Incorporate the Wet Ingredients

  1. Add the melted and cooled butter to the banana mixture, followed by the eggs and vanilla extract. Mix well until fully incorporated, scraping down the sides of the bowl as needed.

Combine Wet and Dry Mixtures

  1. Gradually stir the dry ingredients into the wet mixture. Mix until just about halfway combined—some visible streaks of flour are fine at this stage.

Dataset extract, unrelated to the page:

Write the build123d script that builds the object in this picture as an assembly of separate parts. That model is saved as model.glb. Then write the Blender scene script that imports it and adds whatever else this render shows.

Add Pecans and Finish Mixing

  1. Add the chopped pecans and gently fold the mixture by hand until all dry ingredients are fully incorporated. Avoid overmixing to maintain a tender crumb.

Portion and Bake

  1. Spoon the batter evenly into the prepared muffin tin, filling each cup approximately halfway. Tap the muffin pan lightly on the counter to release any air bubbles.

Bake and Cool

  1. Bake for 18 to 20 minutes, or until a toothpick inserted into the center of a muffin comes out clean or with a few moist crumbs. Allow the muffins to cool in the pan for a few minutes before transferring them to a wire rack.

Notes

To make this recipe gluten-free:
  • Substitute the all-purpose flour with a gluten-free 1:1 baking flour blend that includes xanthan gum (or add ½ teaspoon xanthan gum if your blend does not contain it).
  • Mix gently and avoid overworking the batter, as gluten-free batters can become gummy if overmixed.
  • Baking times remain the same, but check doneness with a toothpick to ensure proper baking.